Stylistically, much discussion has centred around Rashomon‘s debt to silent film conventions. Following the aesthetics of silent cinema was a conscious decision with which Kurosawa approached the film, feeling that silent films tended to be more beautiful than their talkie counterparts and wanting to restore some of that beauty to modern filmmaking (quoted in Richie).
Much of this silent film debt can be observed in the film’s experimental cinematography, masterfully handled by legendary Japanese cinematographer Kazuo Miyagawa who also worked on such films as Kenji Mizoguchi’s Ugetsu and Sansho the Bailiff, as well as Kurosawa’s later Yojimbo. A central part of the film’s cinematography is its use of light and shadow, a kind of a spiritual labyrinth and a topic about which a number of commentators have written about with somewhat differing interpretations. Japanese film critic Tadao Sato, for instance, suggests that the sunlight in the film symbolises evil and sin, while Keiko McDonald sees light in the film to more conventionally symbolise good and reason, while in her view darkness is used to stand to bad or impulsive behaviour (both views can be found in the essay collection Rashomon).
Miyagawa’s camera in Rashomon tends to seek simple and fairly geometric shapes and abstractions which are further emphasised in Kurosawa’s editing. Much of the film is built on contrastive juxtaposition that most commentators have made note of, while many writing on the film have also identified number three and the shape of the triangle a central repeated motif, appearing throughout film in its blocking, editing and metaphorical framework (three locations, three principal characters in each location, three day intervals, etc.). Yoshimoto has furthermore argued about a distinction between the film’s horizontal and vertical organisation, noting that vertical movement is predominant in the scenes at the Rashomon gate, whereas horizontal movement dominates the testimony scenes, and the two are mixed in the forest scenes.

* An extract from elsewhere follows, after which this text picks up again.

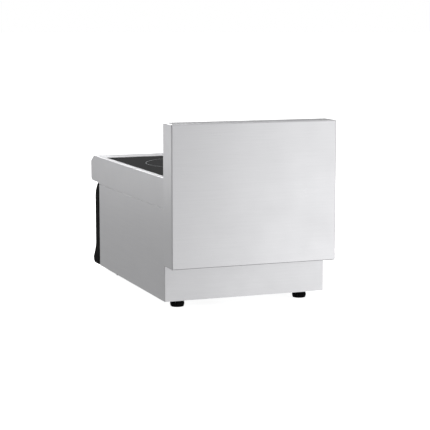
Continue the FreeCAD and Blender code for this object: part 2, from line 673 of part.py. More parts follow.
def make_filter():
    """Cassette with a pull tab, its mesh pad, and the two rails that it slides in."""
    low, high = "filter_low_z", "filter_low_z + filter_thick"
    border = "filter_border"
    frame = block(("-filter_half", "filter_half"), ("filter_front_y", "filter_back_y"), (low, high))
    window = block((f"-filter_half + {border}", f"filter_half - {border}"),
                   (f"filter_front_y + {border}", f"filter_back_y - {border}"), (f"{low} - 1", f"{high} + 1"))
    tab = block(("-tab_half", "tab_half"), ("filter_front_y - tab_depth", "filter_front_y + 1"),
                (low, f"{low} + 2.5"))
    slot = block(("-tab_half + 6", "tab_half - 6"), ("filter_front_y - tab_depth + 5", "filter_front_y - 5"),
                 (f"{low} - 1", f"{low} + 4"))
    keep(cut(join(cut(frame, window), tab), slot), "filter_frame")
    pad = block((f"-filter_half + {border}", f"filter_half - {border}"),
                (f"filter_front_y + {border}", f"filter_back_y - {border}"),
                (f"{low} + 1.5", f"{high} - 1.5"))
    keep(pad, "filter_mesh")
    y = ("filter_front_y + 8", "filter_back_y + 6")
    web_x = "filter_half + slide_gap"
    lip_z = "filter_low_z - slide_gap - sheet"
    web = block((web_x, f"{web_x} + sheet"), y, (lip_z, "body_low_z"))
    lip = block((f"{web_x} - 7", f"{web_x} + sheet"), y, (lip_z, f"{lip_z} + sheet"))
    top = block((web_x, f"{web_x} + 13"), y, ("body_low_z - sheet", "body_low_z"))
    holes = [rod("screw_rad + 0.1", (f"{web_x} + 8", y_place, "body_low_z - 3"), "4")
             for y_place in RAIL_SCREW_YS]
    rail = cut(join(web, lip, top), *holes)
    keep(group(rail, mirror_x(rail)), "filter_rails")


# ---------------------------------------------------------------- electronics
def make_electronics():
    """Power board with its heat sink, modules and capacitors; mains filter board; terminals."""
    top = "board_z + board_thick"
    keep(block(("-140", "140"), ("-60", "150"), ("board_z", top)), "power_board")
    modules = [block((f"{x} - 16", f"{x} + 16"), (f"{y} - 10", f"{y} + 10"), (top, f"{top} + 6"))
               for x in (-32, 32) for y in (-10, 50, 95)]
    keep(group(*modules), "power_modules")
    sink_low = f"{top} + 6.2"
    fins = [block((f"{x} - 1", f"{x} + 1"), ("-50", "120"), (f"{sink_low} + 7", "104"))
            for x in range(-56, 57, 8)]
    sink_base = block(("-58", "58"), ("-50", "120"), (sink_low, f"{sink_low} + 8"))
    keep(join(sink_base, *fins), "heat_sink")
    keep(group(*[rod("16", ("100", str(y), top), "48") for y in (-30, 15, 60)]), "bus_capacitors")
    keep(block(("-155", "-75"), ("165", "290"), ("board_z", top)), "mains_filter_board")
    chokes = []
    for y in (195, 245):
        choke = document.addObject("Part::Torus", "choke")
        choke.Radius1 = 14
        choke.Radius2 = 7
        chokes.append(move(choke, "-115", str(y), f"{top} + 7"))
    keep(group(*chokes), "filter_chokes")
    places = [(x, y) for x in (-130, 130) for y in (-50, 140)]
    places += [(x, y) for x in (-148, -82) for y in (172, 283)]
    standoffs = [rod("3.5", (str(x), str(y), FLOOR_Z), f"board_z - ({FLOOR_Z})") for x, y in places]
    keep(group(*standoffs), "board_standoffs")
    body = block(("-50", "20"), ("200", "240"), (FLOOR_Z, f"{FLOOR_Z} + 34"))
    entries = [rod("4", (str(x), "199", f"{FLOOR_Z} + 12"), "42", "y") for x in range(-40, 11, 12)]
    heads = [rod("3.2", (str(x), "220", f"{FLOOR_Z} + 20"), "20") for x in range(-40, 11, 12)]
    keep(cut(body, *entries, *heads), "terminal_block")


# ---------------------------------------------------------------- mains entry
def make_mains_entry():
    """Recessed pocket in the base with a gland, its lock nut and a bonding stud."""
    x = ("pocket_x - pocket_half_x", "pocket_x + pocket_half_x")
    y = ("pocket_y - pocket_half_y", "pocket_y + pocket_half_y")
    low = FLOOR_Z
    outside = block((f"{x[0]} - sheet", f"{x[1]} + sheet"), (f"{y[0]} - sheet", f"{y[1]} + sheet"),
                    (low, "pocket_top_z"))
    rim = block((f"{x[0]} - 10", f"{x[1]} + 10"), (f"{y[0]} - 10", f"{y[1]} + 10"), (low, f"{low} + sheet"))
    inside = block(x, y, (f"{low} - 1", "pocket_top_z - sheet"))
    gland_hole = rod("gland_thread_rad + 0.2", ("pocket_x", "pocket_y", "pocket_top_z - 3"), "6")
    earth_hole = rod("earth_rad + 0.1", ("earth_x", "earth_y", "pocket_top_z - 3"), "6")
    screws = [rod("screw_rad + 0.1", (sx, sy, f"{low} - 1"), "4") for sx, sy in POCKET_SCREW_PLACES]
    keep(cut(join(outside, rim), inside, gland_hole, earth_hole, *screws), "cable_pocket")
    ceiling = "pocket_top_z - sheet"
    gland = join(nut("gland_thread_rad + 4.5", ("pocket_x", "pocket_y", f"{ceiling} - 6"), "6"),
                 nut("gland_thread_rad + 3.5", ("pocket_x", "pocket_y", f"{ceiling} - 18"), "11"),
                 rod("gland_thread_rad + 0.5", ("pocket_x", "pocket_y", f"{ceiling} - 24"), "24"),
                 rod("gland_thread_rad", ("pocket_x", "pocket_y", f"{ceiling} - 1"), "15"))
    bore = rod("cable_rad", ("pocket_x", "pocket_y", f"{ceiling} - 25"), "60")
    keep(cut(gland, bore), "cable_gland")
    lock_nut = cut(nut("gland_thread_rad + 4.5", ("pocket_x", "pocket_y", "pocket_top_z"), "5"),
                   rod("gland_thread_rad + 0.1", ("pocket_x", "pocket_y", "pocket_top_z - 1"), "8"))
    keep(lock_nut, "gland_lock_nut")
    stud = join(rod("earth_rad", ("earth_x", "earth_y", f"{ceiling} - 24"), "36"),
                nut("earth_rad * 1.9", ("earth_x", "earth_y", f"{ceiling} - 5"), "5"),
                nut("earth_rad * 1.9", ("earth_x", "earth_y", "pocket_top_z"), "5"))
    keep(stud, "earth_stud")


# ---------------------------------------------------------------- feet and fasteners
def make_feet():
    """Four levelling feet: waisted pads with grip flutes, threaded studs and weld nuts."""
    height = "body_low_z - gap"
    nuts = []
    for name, (x, y) in FOOT_PLACES.items():
        pad = turned([("0", "0"), ("foot_neck_rad", "0"), ("foot_rad", f"({height}) * 0.44"),
                      ("foot_rad", f"({height}) * 0.56"), ("foot_neck_rad", height), ("0", height)])
        flutes = []
        for angle in range(0, 360, 30):
            across, along = math.cos(math.radians(angle)), math.sin(math.radians(angle))
            place = (f"(foot_rad + 1) * {across:.5f}", f"(foot_rad + 1) * {along:.5f}", "-1")
            flutes.append(rod("2", place, "30"))
        bore = rod("stud_rad + running_gap", ("0", "0", "stud_low_z - gap"), "30")
        keep(move(group(cut(pad, bore, *flutes)), x, y), f"foot_pad_{name}")
        stud = turned([("0", "stud_low_z"), ("stud_rad", "stud_low_z"), ("stud_rad", "stud_top_z - 1.5"),
                       ("stud_rad - 1.5", "stud_top_z"), ("0", "stud_top_z")])
        keep(move(stud, x, y), f"foot_stud_{name}")
        flat = block((f"{x} - 15", f"{x} + 15"), (f"{y} - 15", f"{y} + 15"), (FLOOR_Z, f"{FLOOR_Z} + 2"))
        weld_nut = join(flat, nut("nut_rad", (x, y, FLOOR_Z), "nut_height + 2"))
        nuts.append(cut(weld_nut, rod("stud_rad + running_gap", (x, y, f"{FLOOR_Z} - 1"), "20")))
    keep(group(*nuts), "foot_weld_nuts")


def make_screws():
    """Pan-head screws of the splash box, the filter rails and the cable pocket."""
    screws = []
    head_y = f"{SPLASH_IN_Y} + gap + 2"
    tip_y = "back_y - sheet - 6"
    for x, z in SPLASH_SCREW_PLACES:
        screws.append(join(rod("screw_rad", (x, tip_y, z), f"{head_y} + 1 - ({tip_y})", "y"),
                           rod("screw_head_rad", (x, head_y, z), "2", "y")))
    for x, y in BASE_SCREW_PLACES:
        under = "body_low_z - sheet" if (x, y) not in POCKET_SCREW_PLACES else "body_low_z"
        screws.append(join(rod("screw_head_rad", (x, y, f"{under} - 2"), "2"),
                           rod("screw_rad", (x, y, f"{under} - 1"), "8")))
    keep(group(*screws), "chassis_screws")


def write_parts():
    """Check every object and sub-part, then write one STEP file for each sub-part."""
    document.recompute()
    for item in document.Objects:
        if {"Invalid", "Error"} & set(item.State):
            raise RuntimeError(f"{item.Name} ({item.Label}) failed: {item.State}")
    for item in SUBPARTS:
        if item.Shape.isNull() or not item.Shape.isValid() or not item.Shape.Solids:
            raise RuntimeError(f"{item.Label} is not a valid solid")
    os.makedirs("parts", exist_ok=True)
    for item in SUBPARTS:
        box = item.Shape.BoundBox
        item.Shape.exportStep(f"parts/{item.Label}.step")
        print(f"{item.Label:24s} {len(item.Shape.Solids):2d} solids {item.Shape.Volume / 1000:9.2f} cm3  "
              f"x {box.XMin:7.1f} {box.XMax:7.1f}  y {box.YMin:7.1f} {box.YMax:7.1f}  "
              f"z {box.ZMin:6.1f} {box.ZMax:6.1f}")
    print(len(SUBPARTS), "sub-parts")


make_base_plate()
make_side_panel()
make_back_panel()
make_mid_deck()
make_front_cross_rail()
make_hob_top()
make_glass()
make_coil()
make_fascia()
make_end_cap()
make_knob()
make_controls()
make_splash_box()
make_splash_fixing()
make_fan()
make_air_duct()
make_filter()
make_electronics()
make_mains_entry()
make_feet()
make_screws()
write_parts()
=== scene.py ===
# %% [markdown]
# # A countertop glass-top cooking unit, dressed around its CAD frame
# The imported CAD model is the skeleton: every body, joint and size comes from it. This script only
# adds what the eye needs, namely folded sheet with real bend radii, moulded and fluted plastic,
# wound copper, and a finish for every surface. Loading the frame comes first, because each piece
# asks it for its place.

import math

import bmesh
import bpy
import numpy as np
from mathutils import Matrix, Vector


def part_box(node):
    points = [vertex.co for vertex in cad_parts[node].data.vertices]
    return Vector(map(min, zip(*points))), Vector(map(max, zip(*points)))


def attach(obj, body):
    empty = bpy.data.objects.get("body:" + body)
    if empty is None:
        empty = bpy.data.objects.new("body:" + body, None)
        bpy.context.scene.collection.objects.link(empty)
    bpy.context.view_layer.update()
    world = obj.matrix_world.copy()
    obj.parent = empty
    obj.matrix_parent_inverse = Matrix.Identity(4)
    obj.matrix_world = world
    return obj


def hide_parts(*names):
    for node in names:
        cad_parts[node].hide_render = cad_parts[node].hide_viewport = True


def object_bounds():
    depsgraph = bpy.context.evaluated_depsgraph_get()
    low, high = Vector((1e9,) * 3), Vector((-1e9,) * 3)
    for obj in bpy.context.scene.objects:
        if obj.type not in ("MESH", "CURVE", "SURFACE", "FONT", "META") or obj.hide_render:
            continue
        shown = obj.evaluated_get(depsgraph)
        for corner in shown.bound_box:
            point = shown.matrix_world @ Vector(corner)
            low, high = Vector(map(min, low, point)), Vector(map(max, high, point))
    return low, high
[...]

Metaphors extend also to other aspects of the film, including objects (daggers, swords, veils) and weather (pouring rain, scorching heat). Many have also discussed the film’s rhythm, especially its relatively quick editing pace. Richie notes the number of cuts in Rashomon to be almost twice the usual found in Kurosawa’s works, or roughly on average one in about every 12 seconds.
The film’s place in Japanese and world film history has also been widely discussed. Some have also argued for an interpretation which sees the film as a response to Japan’s defeat in World War II, with Martinez in particular advocating for a reading where this film where all main characters claim themselves to be guilty is seen as discussing a nation’s admission of guilt. That the war may well have been in Kurosawa’s mind during the creation of Rashomon may also be evident in that his original idea for the film’s opening called for a large crowd of people at a black market in front of the gate, something that was apparently dropped for budgetary reasons.
While generally considered almost faultless, one particular area of the film has received much negative criticism, especially in the west. This is the film’s music and in particular its appropriation of a theme closely resembling Ravel’s Boléro, a tune which many have considered too clichéd to be used in such an otherwise avantgardist film. The criticism for the music in this case should not be directed at the film’s composed Fumio Hayasaka, but at Kurosawa himself, who specifically requested the composer to write something like Boléro."